Federal District Court Appeals
Overview of the Appeal Process. The administrative process designed by Congress to implement the Social Security Disability claim process is non-adversarial in nature. Richardson v. Perales, 402 U.S. 389, 403 402, 91 S.Ct. 1420, 1428 28 L.Ed.2d 842 (1971) (we bear in mind that the agency operates essentially, and is intended so to do, as an adjudicator and not as an advocate or adversary. This is the congressional plan); Sims v, Apfel 530 U.S. 103, 120 S.Ct. 2080, 147 L.Ed.2d 80 (2000) (Social Security Proceedings are “inquisitorial rather than adversarial”); Cannon v. Harris, 651 F.2d 513, 519 (7th Cir.1981) (hearings to determine whether claimants are entitled to disability benefits are not adversary hearings). Up to this point, the process has been informal and more or less relaxed. The strict rules of evidence have not applied in the administrative case.
However, with the decision of the Appeals Council affirming the denial of the application for disability benefits, a new chapter is about to open. This chapter is litigation in the Federal District Court with local rules and Federal Rules of Civil Procedure (along with deadlines) all strictly applied. Importantly, there is now, for the first time in the case, an opposing counsel.
At the end of fiscal year 2011, 14,236 cases were filed in the United States district courts fro review of Social Security disability denials by the administrative agency. During that same year period, 13,271 cases were decided. 3% resulted in allowances, 9% were dismissed, 46% were remanded and 42% were denied.
This litigation is more docile than the stuff that typically comprises cases normally understood to be full-throated civil litigation (e.g. personal injury, contract disputes, domestic). Social Security Disability appeals in District Court do not contemplate mediation, depositions, direct or cross-examination of witnesses or even the need to meet opposing counsel. There are no evidentiary hearings. There is no trial. The claimant does not meet the judge. On occasion there may be oral arguments on the briefs that have been filed (depending on the discretion of the District Court judge). But oral arguments are rare. Basically, there is the filing of a complaint for review, a briefing schedule entered, briefs submitted and a written court decision with a judgment entered. As simple as the process seems from a 5,000 foot overview, the rules of procedure are technical and lined with traps for the unwary.

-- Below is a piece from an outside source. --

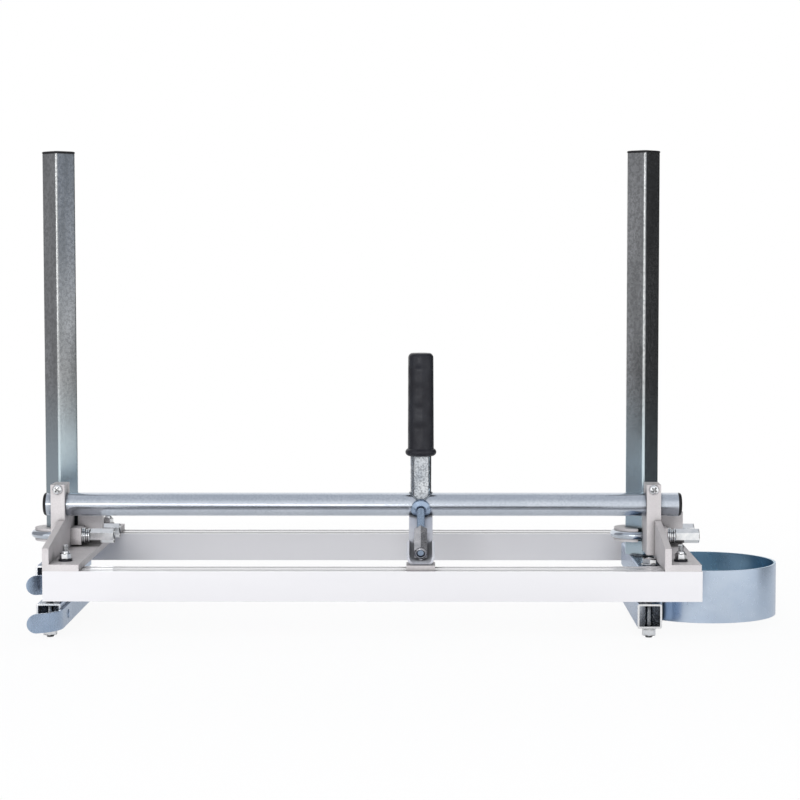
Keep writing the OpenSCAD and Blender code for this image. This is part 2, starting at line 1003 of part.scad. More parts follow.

When considering whether there are issues on appeal, it is important to remember that the U.S. Supreme Court held in the case of Sims v, Apfel 530 U.S. 103, 120 S.Ct. 2080, 2086, 147 L.Ed.2d 80 (2000) that “[c]laimants who exhaust administrative remedies need not also exhaust issues in a request for review by the Appeals Council in order to preserve judicial review of those issues.” This case stands for the proposition that there is no claim preclusion for failure to raise an issue to the Appeals Council. All issues and errors may be raised at the district court level. Experienced Social Security litigators have developed an intuitive sense that enables them to assess the merits of the case after speaking with the client. That said, the record of the case is paramount. It is only the record that will be before the court. In the final analysis, the two questions to be answered is whether the ALJ committed error and if so was it harmful.
Time Is Critical. Time is normally critical in appealing a case to the U. S. District Court. The claimant has sixty (60) after having received [SSA presumes that the decision has been received five (5) days after the date stamped on the decision] an unfavorable decision from the Appeals Council in which to file an appeal.

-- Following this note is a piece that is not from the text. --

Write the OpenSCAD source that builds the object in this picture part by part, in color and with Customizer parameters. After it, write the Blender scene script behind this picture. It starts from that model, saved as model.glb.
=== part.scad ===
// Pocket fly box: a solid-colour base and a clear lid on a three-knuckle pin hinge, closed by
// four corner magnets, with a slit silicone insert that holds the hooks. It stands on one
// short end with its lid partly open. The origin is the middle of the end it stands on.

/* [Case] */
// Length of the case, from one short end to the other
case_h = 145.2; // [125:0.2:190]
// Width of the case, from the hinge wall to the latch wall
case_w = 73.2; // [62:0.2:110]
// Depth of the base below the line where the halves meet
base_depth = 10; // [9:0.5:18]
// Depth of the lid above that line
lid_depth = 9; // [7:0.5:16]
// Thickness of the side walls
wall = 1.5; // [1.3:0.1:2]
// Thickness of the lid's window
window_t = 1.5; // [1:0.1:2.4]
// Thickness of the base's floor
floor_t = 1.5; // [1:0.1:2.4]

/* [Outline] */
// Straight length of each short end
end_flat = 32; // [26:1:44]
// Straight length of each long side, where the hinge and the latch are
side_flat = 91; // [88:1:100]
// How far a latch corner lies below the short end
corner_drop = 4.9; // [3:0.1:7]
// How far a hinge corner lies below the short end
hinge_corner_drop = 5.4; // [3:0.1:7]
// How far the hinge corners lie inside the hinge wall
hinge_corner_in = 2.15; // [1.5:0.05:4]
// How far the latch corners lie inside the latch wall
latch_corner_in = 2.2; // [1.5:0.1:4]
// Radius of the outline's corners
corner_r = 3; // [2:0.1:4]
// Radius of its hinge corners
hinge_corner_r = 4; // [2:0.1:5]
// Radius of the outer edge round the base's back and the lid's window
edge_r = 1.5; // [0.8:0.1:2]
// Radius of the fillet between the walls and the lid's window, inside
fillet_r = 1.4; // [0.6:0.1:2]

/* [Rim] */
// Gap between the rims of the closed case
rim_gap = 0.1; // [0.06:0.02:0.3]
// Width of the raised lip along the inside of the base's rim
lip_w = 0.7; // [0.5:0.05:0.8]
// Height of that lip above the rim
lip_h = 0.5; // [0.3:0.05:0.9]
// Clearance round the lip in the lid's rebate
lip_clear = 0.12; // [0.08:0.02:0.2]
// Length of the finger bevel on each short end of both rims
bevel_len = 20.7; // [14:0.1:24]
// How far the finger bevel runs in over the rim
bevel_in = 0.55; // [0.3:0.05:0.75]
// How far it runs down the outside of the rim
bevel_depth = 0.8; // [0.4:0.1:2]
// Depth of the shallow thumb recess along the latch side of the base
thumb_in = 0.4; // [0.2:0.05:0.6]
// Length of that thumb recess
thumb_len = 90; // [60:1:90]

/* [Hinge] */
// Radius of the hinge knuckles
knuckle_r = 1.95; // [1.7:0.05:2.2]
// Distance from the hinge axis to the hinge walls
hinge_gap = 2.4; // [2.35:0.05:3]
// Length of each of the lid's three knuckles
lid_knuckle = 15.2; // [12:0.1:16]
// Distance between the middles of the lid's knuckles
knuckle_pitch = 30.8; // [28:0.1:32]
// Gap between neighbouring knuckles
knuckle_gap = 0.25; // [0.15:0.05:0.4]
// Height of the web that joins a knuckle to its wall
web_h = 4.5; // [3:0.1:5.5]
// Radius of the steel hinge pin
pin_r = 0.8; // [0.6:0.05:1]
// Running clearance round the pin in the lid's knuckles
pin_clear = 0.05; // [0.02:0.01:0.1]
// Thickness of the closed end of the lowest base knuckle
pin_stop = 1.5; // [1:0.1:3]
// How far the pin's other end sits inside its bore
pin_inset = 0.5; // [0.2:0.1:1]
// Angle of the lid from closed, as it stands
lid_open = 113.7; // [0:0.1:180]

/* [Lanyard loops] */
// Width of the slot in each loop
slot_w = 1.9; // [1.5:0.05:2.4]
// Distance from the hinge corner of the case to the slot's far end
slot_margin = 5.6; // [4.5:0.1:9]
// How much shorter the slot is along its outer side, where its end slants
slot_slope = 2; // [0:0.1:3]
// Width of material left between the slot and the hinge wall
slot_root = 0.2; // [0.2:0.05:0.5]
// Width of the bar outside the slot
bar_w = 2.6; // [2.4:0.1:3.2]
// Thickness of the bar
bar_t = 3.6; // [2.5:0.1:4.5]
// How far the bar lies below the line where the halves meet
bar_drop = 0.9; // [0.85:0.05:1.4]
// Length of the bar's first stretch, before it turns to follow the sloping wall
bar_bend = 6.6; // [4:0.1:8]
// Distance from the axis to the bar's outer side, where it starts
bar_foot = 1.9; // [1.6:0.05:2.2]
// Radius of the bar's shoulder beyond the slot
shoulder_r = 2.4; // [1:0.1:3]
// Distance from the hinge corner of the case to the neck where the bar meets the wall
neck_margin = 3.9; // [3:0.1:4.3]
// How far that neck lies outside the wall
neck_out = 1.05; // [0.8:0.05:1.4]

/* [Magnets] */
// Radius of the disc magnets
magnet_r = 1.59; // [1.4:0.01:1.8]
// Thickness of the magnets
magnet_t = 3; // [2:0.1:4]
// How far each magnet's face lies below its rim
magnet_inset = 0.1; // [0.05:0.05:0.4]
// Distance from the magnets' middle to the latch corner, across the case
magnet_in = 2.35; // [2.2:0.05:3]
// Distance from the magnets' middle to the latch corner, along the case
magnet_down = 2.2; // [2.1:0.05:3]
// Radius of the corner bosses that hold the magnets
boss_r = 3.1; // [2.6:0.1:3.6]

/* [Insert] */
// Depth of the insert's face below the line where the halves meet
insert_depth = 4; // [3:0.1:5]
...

Filing Fee. The filing fee in the U. S. District court is $350. It is possible that the court may waive the requirement to pay the filing fee. Those claimants who cannot afford the costs of fling fees may seek such a waiver of filing fees using form AO 239 “Application to Proceed in District Court Without Prepaying Fees or Costs (long Form)” (for the U.S. District Court for the Southern and Northern Districts of Indiana).
Attorney Fees. All district court cases for social security appeals are contingent. Therefore, a written fee agreement signed by the client is necessary under the Indiana Rules of Professional Conduct, Rule 1.5(c). This fee agreement is separate from the fee agreement for the administrative case. All fees for worked performed in the district court are limited to 25% of the past due benefits [See 42 U.S.C. § 406(b)(1)(A)]. If the decision results in an outright award, then a petition for a court order awarding attorney fees will be filed. In making the decision, the court looks at the fee agreement and then tests that fee for reasonableness. [Gisbrecht v. Barnhart, 122 S.Ct. 1817, 1828 (2000).] In the very common situation of a remand (versus an outright award) the case will be sent back to ODAR for further action. If, upon return to the administrative level, a favorable decision is made, the attorney is entitled to return to the district court to make a request for attorney’s fee under the fee agreement. In either case, the attorney will make a request for an award under the Equal Access to Justice Act (28 U.S.C. § 2412(d)).